Set down the material below in full, matching it exactly.

-- START PROVIDED MATERIAL --

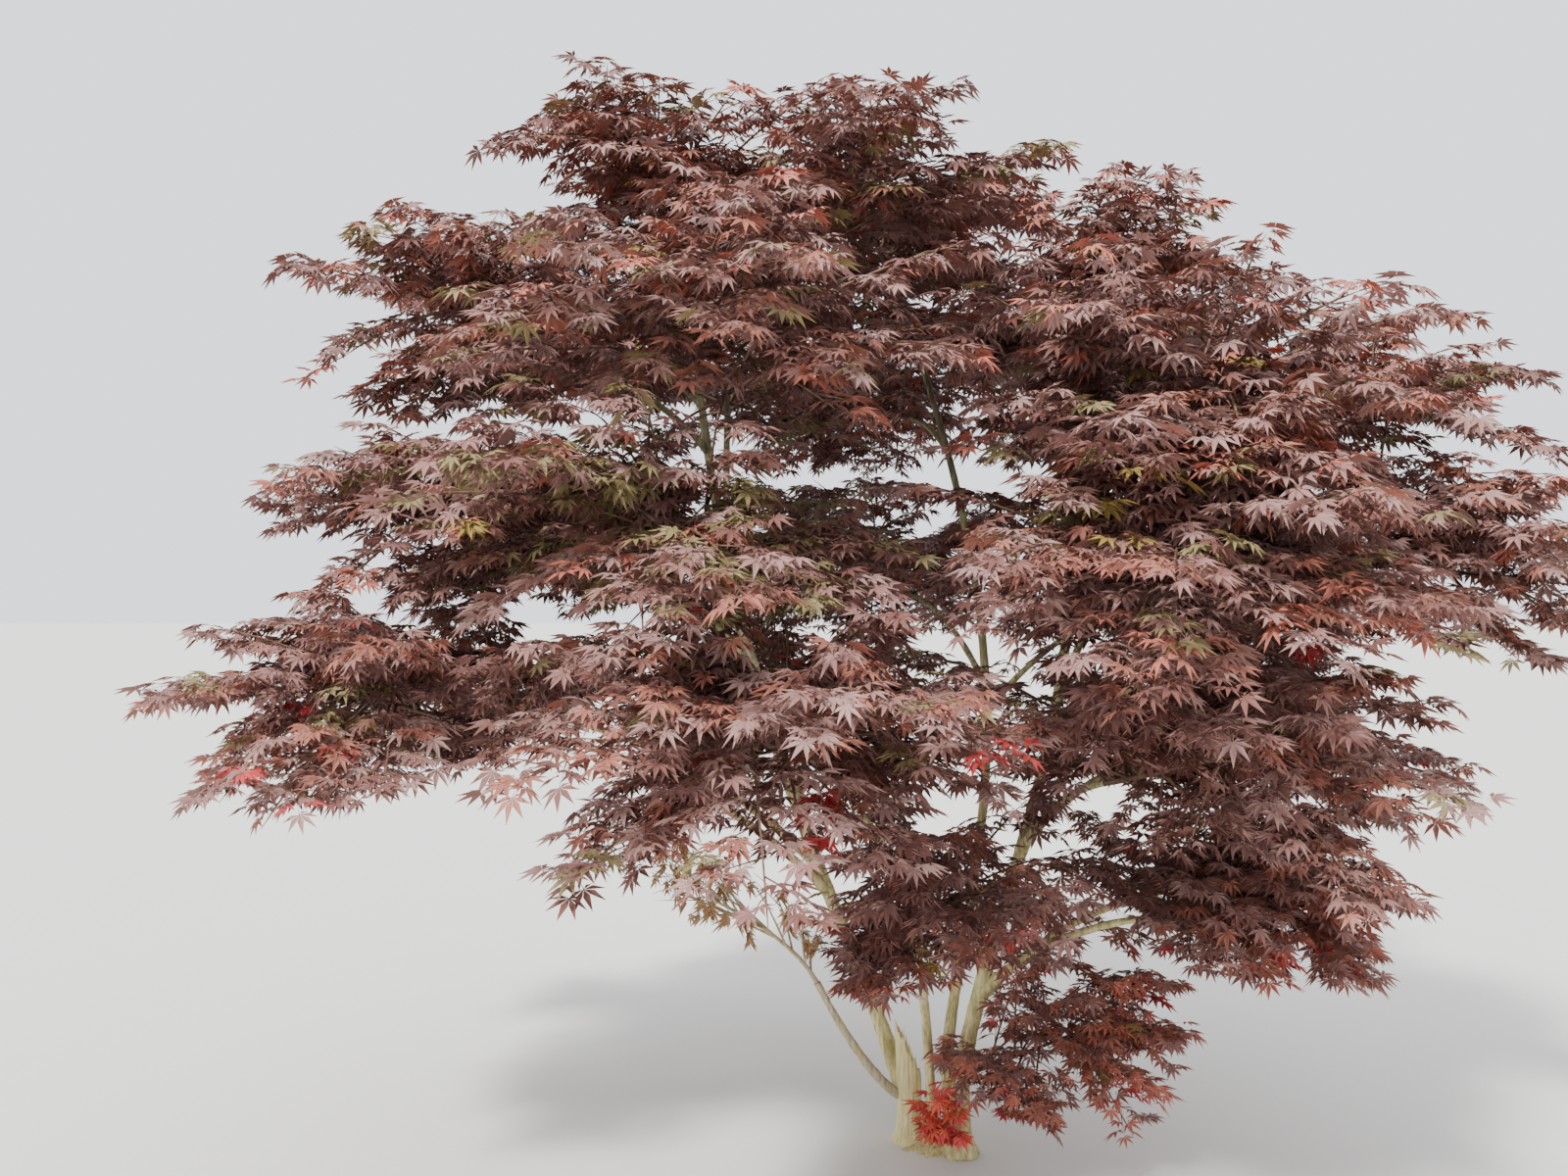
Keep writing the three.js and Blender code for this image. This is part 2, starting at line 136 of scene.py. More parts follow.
class Curve: # a Bezier curve that is read by its length
    def __init__(self, *corners):
        t = np.linspace(0, 1, 201)[:, None]
        level = [np.array(corner, float) * np.ones_like(t) for corner in corners]
        while len(level) > 1:
            level = [a * (1 - t) + b * t for a, b in zip(level, level[1:])]
        self.dense = level[0]
        self.run = np.concatenate([[0], np.cumsum(np.linalg.norm(np.diff(self.dense, axis=0), axis=1))])
        self.length = self.run[-1]

    def at(self, share):
        travelled = np.asarray(share) * self.length
        return np.stack([np.interp(travelled, self.run, self.dense[:, k]) for k in range(3)], -1)

    def heading(self, share):
        return unit(self.at(np.minimum(share + 0.005, 1)) - self.at(np.maximum(share - 0.005, 0)))


def unit(vector):
    return vector / np.linalg.norm(vector, axis=-1, keepdims=True)


def lerp(low, high, share):
    return low + (high - low) * share


def turn(vector, axis, angle): # about a unit axis
    return (vector * math.cos(angle) + np.cross(axis, vector) * math.sin(angle)
            + axis * np.dot(axis, vector) * (1 - math.cos(angle)))


def taper(thick, thin):
    return lambda share: thick + (thin - thick) * share ** 0.8


crown = {
    # each tier: its middle, how much it climbs to the left and to the back, the ring that its masses stand
    # on, their directions, half sizes and dip, and how wide their limblets fan at the foot and at the tip
    "tiers": [
        {"name": "top", "x": -200, "height": 2475, "climb": (0.37, 0.36), "ring": (500, 330),
         "azimuths": (180, 92, 352, 262), "half": (640, 580, 330), "dip": 4, "fan": (175, 50)},
        {"name": "upper", "x": -100, "height": 2140, "climb": (0.12, 0.1), "ring": (1110, 880),
         "azimuths": (350, 42, 96, 150, 200, 246, 298), "half": (660, 620, 350), "dip": 10, "fan": (150, 15)},
        {"name": "middle", "x": -50, "height": 1690, "climb": (0.06, 0), "ring": (1210, 1010),
         "azimuths": (340, 40, 95, 148, 196, 240, 288), "half": (660, 640, 340), "dip": 14, "fan": (150, 15)},
        {"name": "lower", "x": -320, "height": 1250, "climb": (0.06, 0), "ring": (1180, 940),
         "azimuths": (14, 96, 160, 206, 262, 310), "half": (660, 620, 330), "dip": 16, "fan": (150, 15)},
        {"name": "skirt", "x": 320, "height": 820, "climb": (0, 0), "ring": (530, 500),
         "azimuths": (232, 318, 20), "half": (480, 450, 310), "dip": 22, "fan": (150, 15)},
    ],
    "others": [ # masses outside the tiers: name, tier, middle, half sizes, direction, dip and fan
        ("skirt_foot", "foot", (300, -50, 400), (370, 330, 340), 350, 25, (150, 15)),
        ("base_sprouts", "sprouts", (-14, -62, 135), (95, 80, 105), 270, 0, (150, 15)),
        ("dead_spray", "dead", (-545, 0, 655), (330, 230, 260), 180, -20, (150, 15)),
    ],
    "held": { # these masses stay smaller than their solids
        "skirt_1": 0.88, "skirt_2": 0.86, "skirt_3": 0.95, "lower_4": 0.93, "middle_1": 0.9, "middle_5": 0.84,
        "upper_1": 0.84, "upper_4": 0.9, "upper_5": 0.88,
    },
    "heightWeight": 2.6, # heights count this much more than distances across
    "squareness": 2.7, # 2 is an ellipsoid, and more fills its corners
    "past": 25, "above": 15, # twigs end this far past the sides and the top of the solids' box
    "ground": 20, # and this high above the floor
    "seeds": (1000, 77), # the first mass's, and the step to the next
}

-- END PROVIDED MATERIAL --

**RESPONSE:**
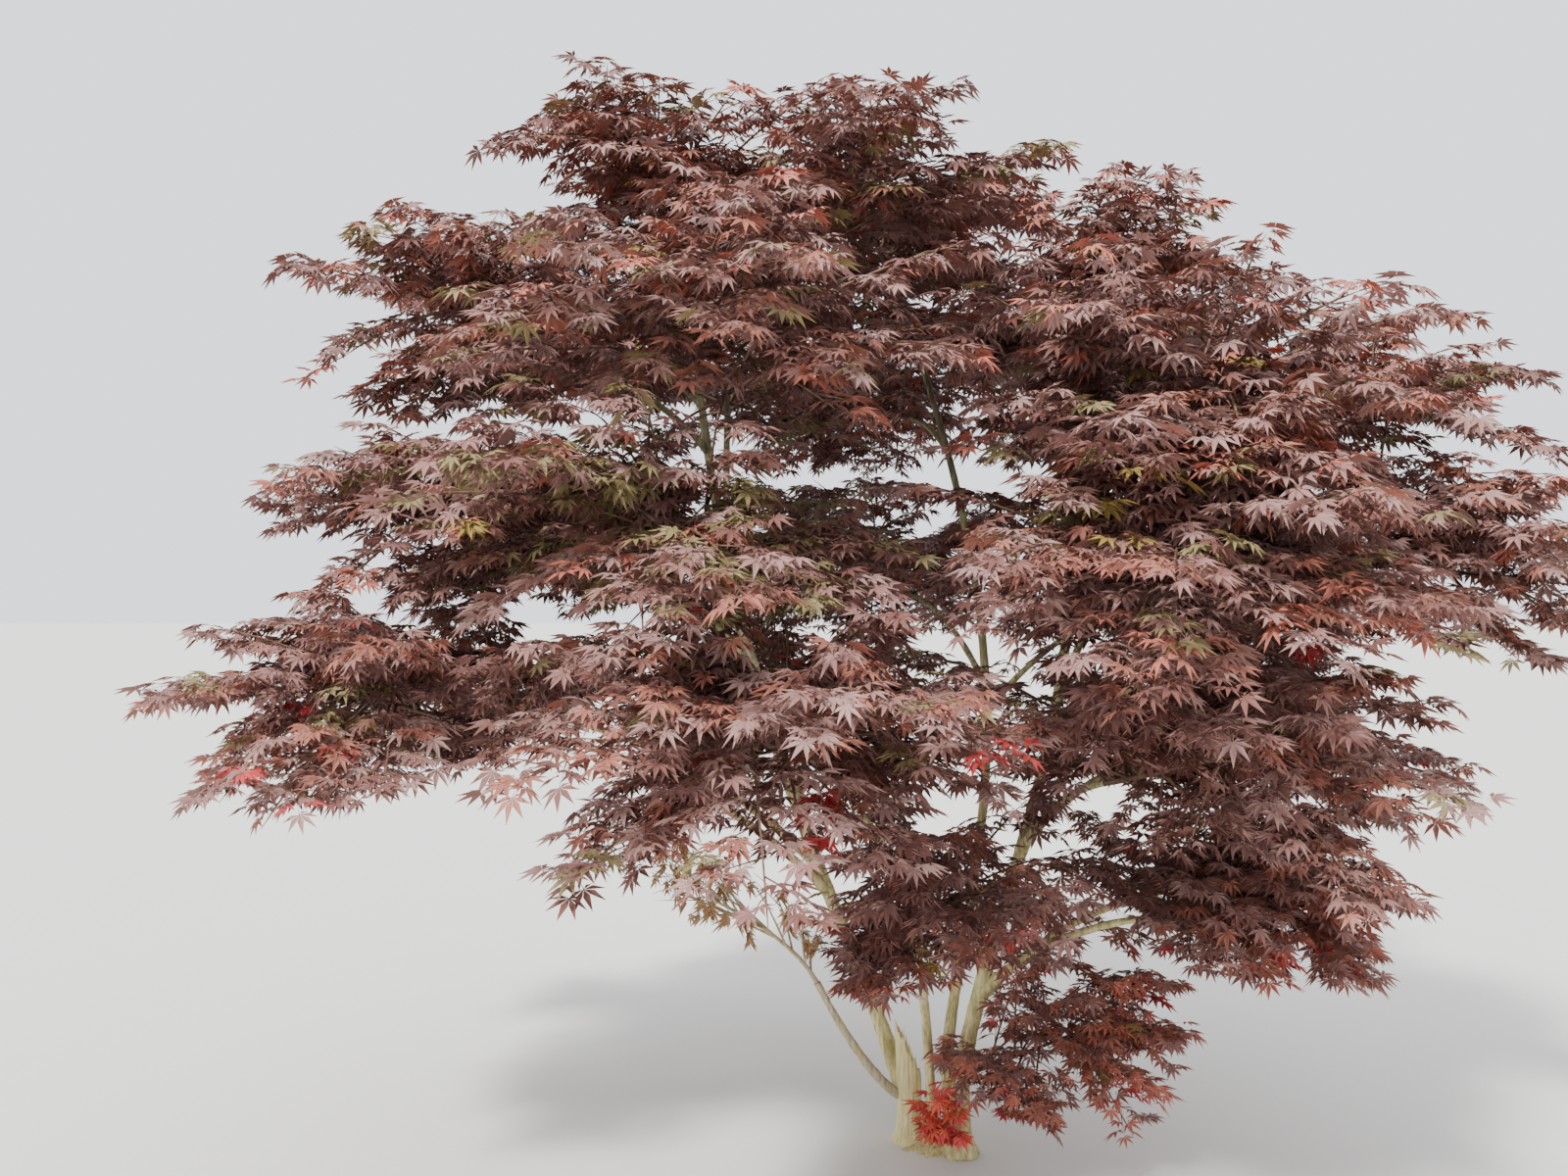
Keep writing the three.js and Blender code for this image. This is part 2, starting at line 136 of scene.py. More parts follow.
class Curve: # a Bezier curve that is read by its length
    def __init__(self, *corners):
        t = np.linspace(0, 1, 201)[:, None]
        level = [np.array(corner, float) * np.ones_like(t) for corner in corners]
        while len(level) > 1:
            level = [a * (1 - t) + b * t for a, b in zip(level, level[1:])]
        self.dense = level[0]
        self.run = np.concatenate([[0], np.cumsum(np.linalg.norm(np.diff(self.dense, axis=0), axis=1))])
        self.length = self.run[-1]

    def at(self, share):
        travelled = np.asarray(share) * self.length
        return np.stack([np.interp(travelled, self.run, self.dense[:, k]) for k in range(3)], -1)

    def heading(self, share):
        return unit(self.at(np.minimum(share + 0.005, 1)) - self.at(np.maximum(share - 0.005, 0)))


def unit(vector):
    return vector / np.linalg.norm(vector, axis=-1, keepdims=True)


def lerp(low, high, share):
    return low + (high - low) * share


def turn(vector, axis, angle): # about a unit axis
    return (vector * math.cos(angle) + np.cross(axis, vector) * math.sin(angle)
            + axis * np.dot(axis, vector) * (1 - math.cos(angle)))


def taper(thick, thin):
    return lambda share: thick + (thin - thick) * share ** 0.8


crown = {
    # each tier: its middle, how much it climbs to the left and to the back, the ring that its masses stand
    # on, their directions, half sizes and dip, and how wide their limblets fan at the foot and at the tip
    "tiers": [
        {"name": "top", "x": -200, "height": 2475, "climb": (0.37, 0.36), "ring": (500, 330),
         "azimuths": (180, 92, 352, 262), "half": (640, 580, 330), "dip": 4, "fan": (175, 50)},
        {"name": "upper", "x": -100, "height": 2140, "climb": (0.12, 0.1), "ring": (1110, 880),
         "azimuths": (350, 42, 96, 150, 200, 246, 298), "half": (660, 620, 350), "dip": 10, "fan": (150, 15)},
        {"name": "middle", "x": -50, "height": 1690, "climb": (0.06, 0), "ring": (1210, 1010),
         "azimuths": (340, 40, 95, 148, 196, 240, 288), "half": (660, 640, 340), "dip": 14, "fan": (150, 15)},
        {"name": "lower", "x": -320, "height": 1250, "climb": (0.06, 0), "ring": (1180, 940),
         "azimuths": (14, 96, 160, 206, 262, 310), "half": (660, 620, 330), "dip": 16, "fan": (150, 15)},
        {"name": "skirt", "x": 320, "height": 820, "climb": (0, 0), "ring": (530, 500),
         "azimuths": (232, 318, 20), "half": (480, 450, 310), "dip": 22, "fan": (150, 15)},
    ],
    "others": [ # masses outside the tiers: name, tier, middle, half sizes, direction, dip and fan
        ("skirt_foot", "foot", (300, -50, 400), (370, 330, 340), 350, 25, (150, 15)),
        ("base_sprouts", "sprouts", (-14, -62, 135), (95, 80, 105), 270, 0, (150, 15)),
        ("dead_spray", "dead", (-545, 0, 655), (330, 230, 260), 180, -20, (150, 15)),
    ],
    "held": { # these masses stay smaller than their solids
        "skirt_1": 0.88, "skirt_2": 0.86, "skirt_3": 0.95, "lower_4": 0.93, "middle_1": 0.9, "middle_5": 0.84,
        "upper_1": 0.84, "upper_4": 0.9, "upper_5": 0.88,
    },
    "heightWeight": 2.6, # heights count this much more than distances across
    "squareness": 2.7, # 2 is an ellipsoid, and more fills its corners
    "past": 25, "above": 15, # twigs end this far past the sides and the top of the solids' box
    "ground": 20, # and this high above the floor
    "seeds": (1000, 77), # the first mass's, and the step to the next
}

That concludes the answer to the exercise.